The Frontiers Awards honor the economist who revolutionized the fight against poverty
Australian economist Martin Ravallion has been distinguished with the BBVA Foundation’s Frontiers of Knowledge Award in Development Cooperation for revolutionizing the fight against poverty by creating reliable indicators to measure it. In 1991 he established at one dollar a day the minimum amount that a person needs to survive, which helped establish for the first time specific goals to eliminate extreme poverty globally. After the latest update, the international poverty line is set at US$1.90 a day.
To illustrate the importance of Ravallion’s contribution, the jury cited Lord Kelvin’s phrase to the effect that “what cannot be measured cannot be improved.” Australian economist Martin Ravallion – who worked at the World Bank between 1988 and 2012 and was head of its studies service during the last six years of that period - was recognized with the Frontiers of Knowledge Award for his pioneering work in the measurement of poverty with internationally applicable indicators.
The threshold of poverty proposed by Ravallion has been universally accepted, because “the absolute minimum,” explained Ravallion himself after hearing of the prize. “If we are looking for a global standard we need to focus on the minimum levels of the poorest countries.” Everybody agrees that anything under that cannot be reasonable to survive”, he continues. The latest update of the threshold value, dating from 2012, put it at 1.90 dollars/day.
Poverty, it continued, was previously referred to in abstract or subjective terms, “and there was even reluctance to admit that it could be objectively measured.” Now, however, the metrics provided by the laureate’s work, “have allowed the design of more clearly targeted polices to combat extreme poverty or even aim at its elimination,” as the Jury’s report underscores.
A research rooted in his humble origins
Ravallion (Australia, 1952) is currently an Edmond D. Villani Chaired Professor of Economics at Georgetown University (U.S.). When he joined the World Bank, in 1988, there were very few economists conducting any kind of research on how to measure poverty; today, there are hundreds of them, thanks to a large extent to the work that Ravallion started.
His research has its roots in his own background. Born in Australia in 1952 to a family of very limited means, he remembers receiving welfare benefits, and deciding then that “I didn’t want to be poor.”

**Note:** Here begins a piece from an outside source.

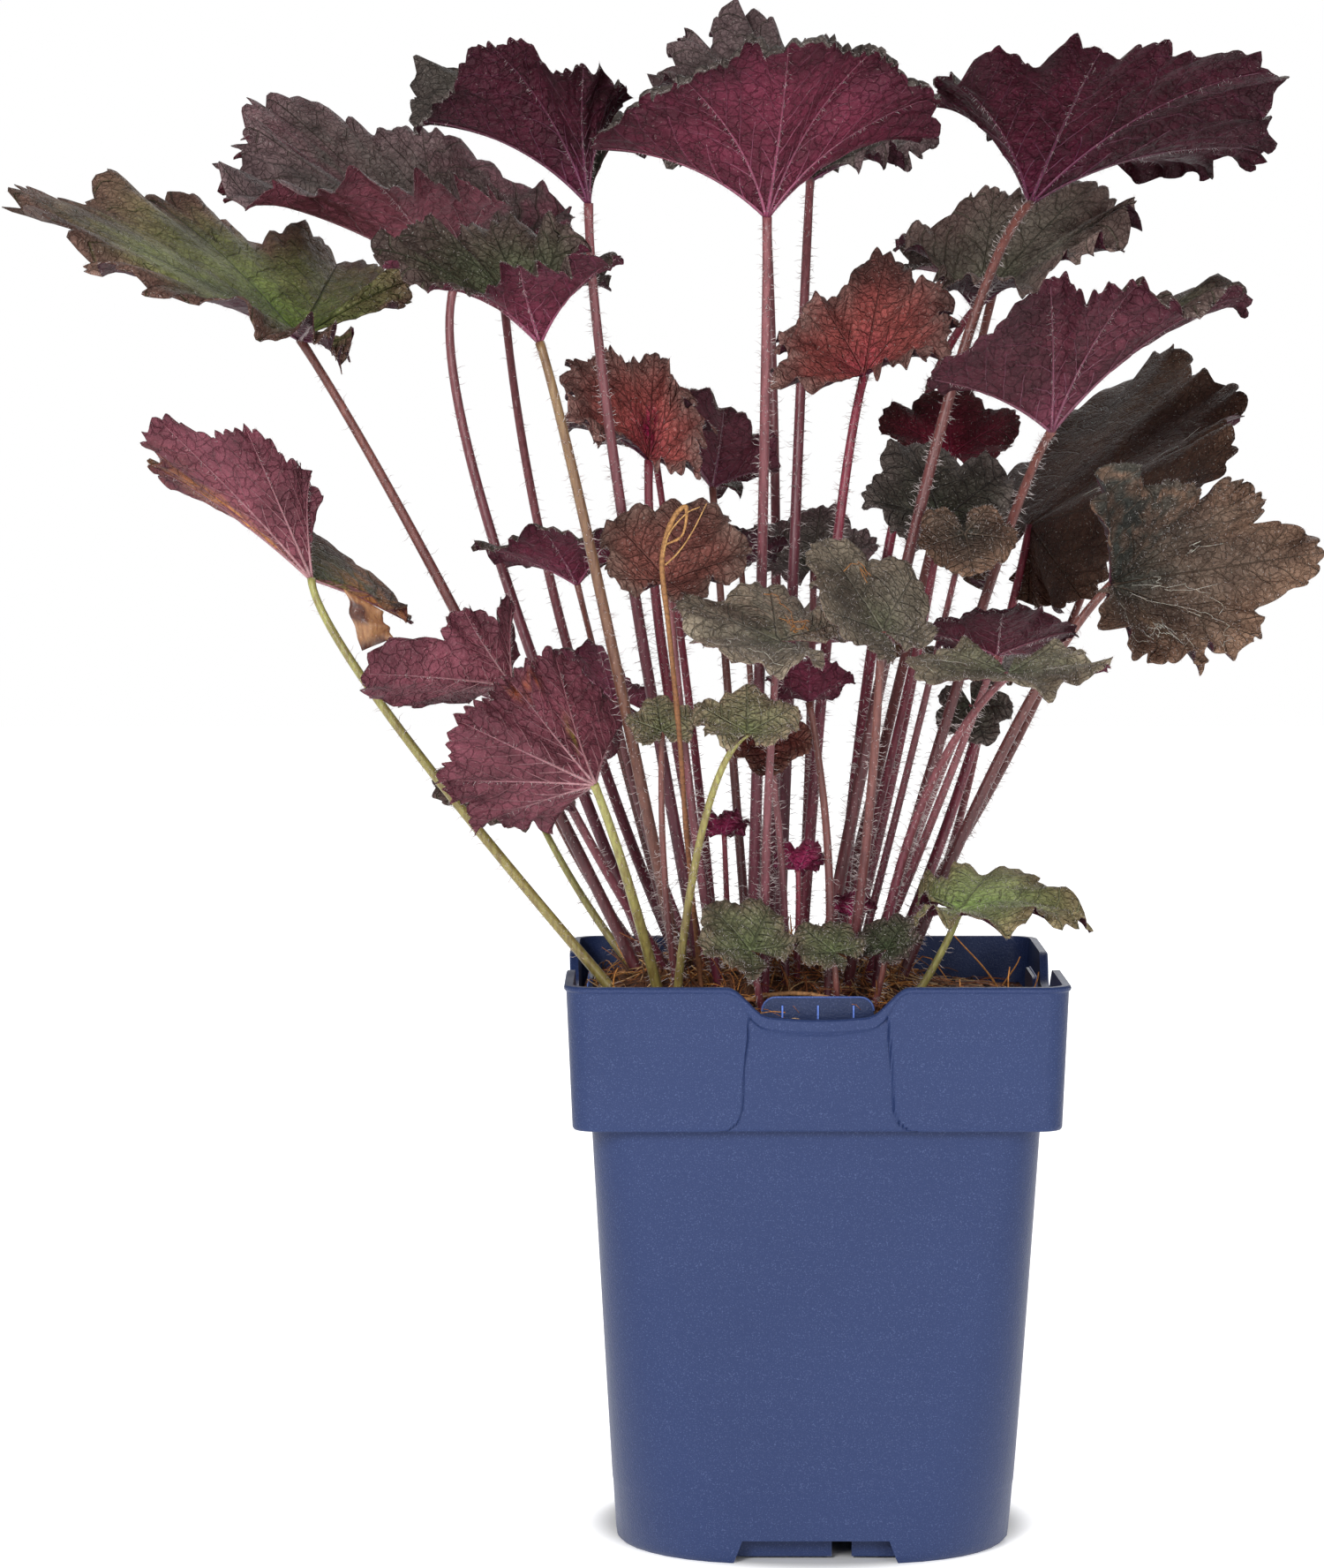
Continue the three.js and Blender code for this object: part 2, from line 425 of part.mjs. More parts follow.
// ---------------------------------------------------------------- stalks
function stalkCurve(leaf) {
  const at = new THREE.Vector3(...leaf.at);
  const foot = new THREE.Vector3(leaf.foot[0], leaf.foot[1], soilHeight(...leaf.foot) - ROOT_DEPTH);
  const mid = new THREE.Vector3(...leaf.mid);
  const control = mid.multiplyScalar(2).sub(foot.clone().add(at).multiplyScalar(0.5));
  return new THREE.QuadraticBezierCurve3(foot, control, at);
}

function stalkRings(curve, radius, sides, steps, grow) {
  const lower = curve.v1.clone().sub(curve.v0);
  const upper = curve.v2.clone().sub(curve.v0);
  const side = new THREE.Vector3().crossVectors(lower, upper);
  if (side.length() < 1) side.set(0, 1, 0);
  side.normalize();
  const rings = [];
  for (let j = 0; j <= steps; j++) {
    const t = j / steps;
    const point = curve.getPoint(t);
    const along = curve.getTangent(t);
    const across = side.clone().addScaledVector(along, -side.dot(along)).normalize();
    const up = new THREE.Vector3().crossVectors(along, across);
    if (j === 0) point.addScaledVector(along, -grow);
    if (j === steps) point.addScaledVector(along, 0.2);
    const r = radius * (1.2 - 0.4 * t) + grow;
    const ring = [];
    for (let i = 0; i < sides; i++) {
      const angle = (i / sides) * 2 * Math.PI;
      const offset = across.clone().multiplyScalar(r * Math.cos(angle));
      ring.push(offset.addScaledVector(up, r * Math.sin(angle)).add(point));
    }
    rings.push(ring);
  }
  return rings;
}

// The room a stalk needs in the soil: its own rings, widened, up to the first one clear of the surface.
function holeAround(rings) {
  const clear = rings.findIndex((ring) => ring.every((p) => p.z > soilHeight(p.x, p.y) + 3));
  return loft(rings.slice(0, clear + 1));
}

// ---------------------------------------------------------------- blades
function random(seed, k) {
  const x = Math.sin(seed * 12.9898 + k * 78.233) * 43758.5453;
  return x - Math.floor(x);
}

function bladeFrame(leaf) {
  const [az, rise, roll] = [leaf.az, leaf.rise, leaf.roll].map(THREE.MathUtils.degToRad);
  const along = new THREE.Vector3(Math.cos(az) * Math.cos(rise), Math.sin(az) * Math.cos(rise), Math.sin(rise));
  const level = new THREE.Vector3(-Math.sin(az), Math.cos(az), 0);
  const normal = new THREE.Vector3().crossVectors(along, level);
  const side = level.clone().multiplyScalar(Math.cos(roll)).addScaledVector(normal, Math.sin(roll));
  const up = normal.multiplyScalar(Math.cos(roll)).addScaledVector(level, -Math.sin(roll));
  return { along, side, up };
}

// A smooth value in the direction theta from one value for each lobe.
function lobeValue(values, rest, theta) {
  if (values.length === 0) return rest;
  const place = ((theta / BLADE_SPREAD + 1) / 2) * values.length - 0.5;
  const at = THREE.MathUtils.clamp(place, 0, values.length - 1);
  const low = Math.min(Math.floor(at), values.length - 2);
  return THREE.MathUtils.lerp(values[low], values[low + 1], THREE.MathUtils.smoothstep(at - low, 0, 1));
}

// Distance from the stalk to the margin in the direction theta from the midrib.
function marginRadius(leaf, theta) {
  const place = ((theta / BLADE_SPREAD + 1) / 2) * leaf.lobes;
  const lobe = Math.min(Math.max(Math.floor(place), 0), leaf.lobes - 1);
  const u = place - lobe - 0.5;
  const outline = 1 - leaf.base * Math.abs(theta / BLADE_SPREAD) ** 1.6;
  const uneven = 1 + 0.12 * (random(leaf.seed, 3 + lobe) - 0.5);
  const rounded = 1 - leaf.cut * Math.abs(2 * u) ** 2.4;
  const teeth = 1 + 0.05 * Math.cos(6 * Math.PI * u);
  return leaf.size * outline * uneven * rounded * teeth * lobeValue(leaf.lengths, 1, theta);
}

// The ruffle: waves that grow toward the margin.
function marginWave(leaf, theta, s) {
  const place = ((theta / BLADE_SPREAD + 1) / 2) * leaf.lobes;
  const broad = Math.sin(2 * Math.PI * (place * (0.85 + 0.3 * random(leaf.seed, 1)) + random(leaf.seed, 2)));
  const fine = Math.sin(2 * Math.PI * (place * 1.9 + random(leaf.seed, 5)));
  return leaf.ruffle * leaf.size * s ** 2.2 * (0.7 * broad + 0.4 * fine);
}

// A point of the blade's middle surface: theta from the midrib, s from the stalk (0) to the margin (1).
function bladePoint(leaf, axes, theta, s) {
  const radius = marginRadius(leaf, theta);
  const start = THREE.MathUtils.degToRad(leaf.cup + lobeValue(leaf.lifts, 0, theta));
  const turn = THREE.MathUtils.degToRad(leaf.flare - leaf.cup) || 0.001;
  const slope = start + turn * s;
  const wave = marginWave(leaf, theta, s);
  const out = (radius * (Math.sin(slope) - Math.sin(start))) / turn - wave * Math.sin(slope);
  const rise = (radius * (Math.cos(start) - Math.cos(slope))) / turn + wave * Math.cos(slope);
  const fold = THREE.MathUtils.degToRad(leaf.fold);
  const x = out * Math.cos(theta);
  const y = out * Math.sin(theta);
  const point = new THREE.Vector3(...leaf.at);
  point.addScaledVector(axes.along, x);
  point.addScaledVector(axes.side, y * Math.cos(fold));
  point.addScaledVector(axes.up, rise + Math.abs(y) * Math.sin(fold));
  point.z -= leaf.nod * leaf.size * Math.max(0, x / leaf.size) ** 2;
  return point;
}

// Triangles between an outer row of points and an inner row that has fewer.
function stitchRows(outer, inner, ratio, triangles) {
  for (let j = 0; j < inner.length - 1; j++) {
    const turn = Math.floor((ratio + 1) / 2);
    for (let i = 0; i < ratio; i++) {
      const near = i < turn ? inner[j] : inner[j + 1];
      triangles.push([near, outer[ratio * j + i], outer[ratio * j + i + 1]]);
      if (i === turn - 1) triangles.push([near, outer[ratio * j + i + 1], inner[j + 1]]);
    }
  }
}

// Rows of points from the margin inward: points for each lobe, and s.
function rowPlan(leaf) {
  if (leaf.lobes > 5) return [[6, 1], [2, 0.64], [1, 0.3]];
  if (leaf.size > 23) return [[4, 1], [2, 0.6]];
  return [[4, 1], [1, 0.6]];
}

function bladeSheet(leaf, axes) {
  const rows = rowPlan(leaf);
  const points = [];
  const ids = rows.map(([perLobe, s]) => {
    const row = [];
    const count = perLobe * leaf.lobes;
    for (let i = 0; i <= count; i++) {
      row.push(points.length);
      points.push(bladePoint(leaf, axes, ((2 * i) / count - 1) * BLADE_SPREAD, s));
    }
    return row;
  });
  const centre = points.length;
  points.push(new THREE.Vector3(...leaf.at));
  const triangles = [];
  for (let j = 0; j < rows.length - 1; j++) {
    stitchRows(ids[j], ids[j + 1], rows[j][0] / rows[j + 1][0], triangles);
  }
  const innermost = ids.at(-1);
  for (let i = 0; i < innermost.length - 1; i++) triangles.push([centre, innermost[i], innermost[i + 1]]);
  const inner = ids.slice(1);
  const edge = [...ids[0], ...inner.map((row) => row.at(-1)), centre, ...inner.map((row) => row[0]).reverse()];
  return { points, triangles, edge };
}

function sheetNormals(points, triangles) {
  const normals = points.map(() => new THREE.Vector3());
  for (const [a, b, c] of triangles) {
    const ab = points[b].clone().sub(points[a]);
    const ac = points[c].clone().sub(points[a]);
    const face = ab.cross(ac);
    for (const i of [a, b, c]) normals[i].add(face);
  }
  return normals.map((n) => n.normalize());
}

function bladeSolid(leaf) {
  const { points, triangles, edge } = bladeSheet(leaf, bladeFrame(leaf));
  const normals = sheetNormals(points, triangles);
  const count = points.length;
  const half = BLADE_THICKNESS / 2;
  const top = points.map((p, i) => p.clone().addScaledVector(normals[i], half));
  const bottom = points.map((p, i) => p.clone().addScaledVector(normals[i], -half));
  const faces = [];
  for (const [a, b, c] of triangles) {
    faces.push(a, b, c);
    faces.push(count + a, count + c, count + b);
  }
  edge.forEach((a, i) => {
    const b = edge[(i + 1) % edge.length];
    faces.push(a, count + a, count + b);
    faces.push(a, count + b, b);
  });
  return toSolid([...top, ...bottom].flatMap((p) => [p.x, p.y, p.z]), faces);
}

// ---------------------------------------------------------------- dried flower stalk
const STRAW_RADIUS = 0.9;
const STRAW_SIDES = 5;
const STRAW_POINTS = [
  [-33, -38, 158], [-36, -46, 190], [-39, -58, 222], [-41, -69, 250], [-44, -72, 280],
  [-46, -72, 300], [-43, -73, 312], [-39, -74, 316], [-40, -76, 308], [-45, -77, 305],
];

function buildStraw(points, radius) {
  const curve = new THREE.CatmullRomCurve3(points.map((p) => new THREE.Vector3(...p)));
  const steps = 22;
  const frames = curve.computeFrenetFrames(steps, false);
  const rings = [];
  for (let j = 0; j <= steps; j++) {
    const centre = curve.getPointAt(j / steps);
    const ring = [];
    for (let i = 0; i < STRAW_SIDES; i++) {
      const angle = (i / STRAW_SIDES) * 2 * Math.PI;
      const offset = frames.normals[j].clone().multiplyScalar(Math.cos(angle));
      offset.addScaledVector(frames.binormals[j], Math.sin(angle));
      ring.push(centre.clone().addScaledVector(offset, radius));
    }
    rings.push(ring);
  }
  return loft(rings);
}

function strawHole() {
  const [foot, next] = STRAW_POINTS.map((p) => new THREE.Vector3(...p));
  const ends = [foot.clone().lerp(next, -0.02), foot.clone().lerp(next, 0.9)];
  const radius = STRAW_RADIUS + GAP + 0.25;
  const turns = Array.from({ length: STRAW_SIDES }, (_, i) => (i / STRAW_SIDES) * 2 * Math.PI);
  const ring = (centre) => turns.map((a) =>
    centre.clone().add(new THREE.Vector3(radius * Math.cos(a), radius * Math.sin(a), 0)));
  return loft(ends.map(ring));
}

// ---------------------------------------------------------------- assembly
const plant = new THREE.Group();

function addNode(name, solid, colour, roughness) {
  const material = new THREE.MeshStandardMaterial({ color: colour, roughness, metalness: 0 });
  const mesh = new THREE.Mesh(geometryFromSolid(solid), material);
  mesh.name = name;
  plant.add(mesh);
}

const holes = [];
Object.entries(LEAVES).forEach(([name, row], index) => {
  const leaf = { ...LEAF_DEFAULTS, ...row, seed: index + 1 };
  const curve = stalkCurve(leaf);
  const [sides, steps] = leaf.lobes > 5 ? [5, 6] : [4, 4];
  const stalk = loft(stalkRings(curve, leaf.stalk, sides, steps, 0));
  holes.push(holeAround(stalkRings(curve, leaf.stalk, sides, steps, GAP)));
  addNode(`leaf_${name}`, stalk.add(bladeSolid(leaf)), COLOURS[leaf.tone], 0.6);
});

addNode("dried_flower_stalk", buildStraw(STRAW_POINTS, STRAW_RADIUS), COLOURS.straw, 0.8);
holes.push(strawHole());
addNode("pot", buildPot(), COLOURS.pot, 0.45);
addNode("soil", buildSoil(holes), COLOURS.soil, 0.95);

export default plant;
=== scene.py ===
"""Heuchera in a square nursery pot: fine meshes, finishes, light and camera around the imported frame.

Sizes are millimetres in the frame's axes until a mesh is made, which is in metres.
"""
import math
from types import SimpleNamespace

import bpy
import numpy as np
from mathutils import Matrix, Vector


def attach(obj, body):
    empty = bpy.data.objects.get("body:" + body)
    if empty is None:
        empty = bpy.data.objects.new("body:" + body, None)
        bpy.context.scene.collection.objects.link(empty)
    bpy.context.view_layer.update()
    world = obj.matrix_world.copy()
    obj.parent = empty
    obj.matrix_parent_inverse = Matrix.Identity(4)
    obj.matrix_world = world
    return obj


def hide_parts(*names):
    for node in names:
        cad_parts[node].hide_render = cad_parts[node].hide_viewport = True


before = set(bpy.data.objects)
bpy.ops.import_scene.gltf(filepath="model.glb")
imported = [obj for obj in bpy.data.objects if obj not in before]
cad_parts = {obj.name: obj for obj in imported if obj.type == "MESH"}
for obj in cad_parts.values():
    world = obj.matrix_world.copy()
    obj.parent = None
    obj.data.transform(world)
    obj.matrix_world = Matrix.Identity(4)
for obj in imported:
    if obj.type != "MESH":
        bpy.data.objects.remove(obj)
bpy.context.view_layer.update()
MM = 0.001

# ---------------------------------------------------------------- camera
CAMERA_AT = (-46, -1535, 342)
CAMERA_PITCH = 4.19
LENS = 114.87
SENSOR = 36

# ---------------------------------------------------------------- pot
POT_HEIGHT = 175
COLLAR_BASE = 132
COLLAR_HALF_LOW = 72.5
COLLAR_HALF_TOP = 74.4
COLLAR_WALL = 2.1
COLLAR_CORNER = 9
BODY_HALF_TOP = 67
BODY_HALF_LOW = 60
BODY_WALL = 1.6
BODY_CORNER_TOP = 14
BODY_CORNER_LOW = 42
FLOOR_LOW = 8
FLOOR_TOP = 9.6
PANEL_DEPTH = 0.8
PANEL_HALF_TOP = 19.6
PANEL_HALF_LOW = 22.8
PANEL_CORNER = 6
DIP_DEPTH = 8
DIP_SAG = 1.6
DIP_HALF = 20
LIP_OUT = 0.6
LIP_HEIGHT = 1.6
LIP_HEIGHT_DIP = 4.2
SEAM_DEPTH = 0.75
EDGE_ROUND = 0.5
STRAIGHT_END = 62.0
TAB_HALF = 16.5
TAB_TOP = 171.5
TAB_LOW = 148
TAB_Y = -67.8
TAB_CORNER = 4
TAB_LEDGE = 4.2
TAB_RIBS_AT = (-10.5, 0, 10.5)
NOTCH_HALF = 25
NOTCH_HEIGHT = 7
SKIRT_HALF = 52
SKIRT_SPANS = ((-24, 5), (11, 25))
PAD_RADIUS = 13
DRAIN_RADIUS = 4.5
DRAIN_OFFSET = 34
PARTING_LINE = 20

# ---------------------------------------------------------------- soil
SOIL_GAP = 0.35
SOIL_EDGE = 160
MOUND_HEIGHT = 18
MOUND_X = -15
MOUND_WIDTH = 38
ROOT_DEPTH = 12

# ---------------------------------------------------------------- leaves
# A point of a blade has theta, its direction from the midrib up to SPREAD either way, and s, from the stalk
# (0) to the margin (1). Its place among the lobes runs from 0 to their number as theta grows.
SPREAD = math.radians(165)
BLADE_HALF = 0.26
EDGE_HALF = 0.12
LIP_START = 0.92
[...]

In this video you can watch the first interview given by Ravallion after learning about the award
The Millennium Goals, or the more recent Sustainable Development Goals, have drawn on these metrics to define their objective: Eradicating extreme poverty by 2030. A goal regarding which our new Frontiers of Knowledge Awardee remains optimistic: “We’re on the right road – he stated yesterday – considering the progress made by many developing countries in the last few decades.”
He warns, however, that there are threats along the way: climate change, the global recession and growing inequality. And although it is possible to reduce extreme poverty while the income gap grows, “inequality may prevent a billion people from being lifted out of poverty in the next fifteen years.”
This relationship between economic growth and poverty is, precisely, another one of Ravallion’s essential contributions. Through economic readings in a number of countries, Ravallion proved that growth is a necessary condition for poverty mitigation, but one that may not always suffice on its own, especially in situations of high income inequality and unequal access to public services like education and healthcare. In these cases it is essential to implement adequate social policies.
Agriculture, a key sector to eradicate extreme poverty
Ravaillon has also analyzed what sectors are more important in the fight against poverty. His research in China and India convinced him that improvements in agriculture hold the key to alleviating extreme poverty, bringing immediate and substantial benefits in countries where most people live off the land in rural areas.
And the importance of agricultural productivity is no less marked in other latitudes, since over 70 percent of the world’s population is located in rural areas. Ravallion has also observed the “urbanization” of poverty, condemning policies that limit farming yet are at the same time hostile to migrants from rural communities.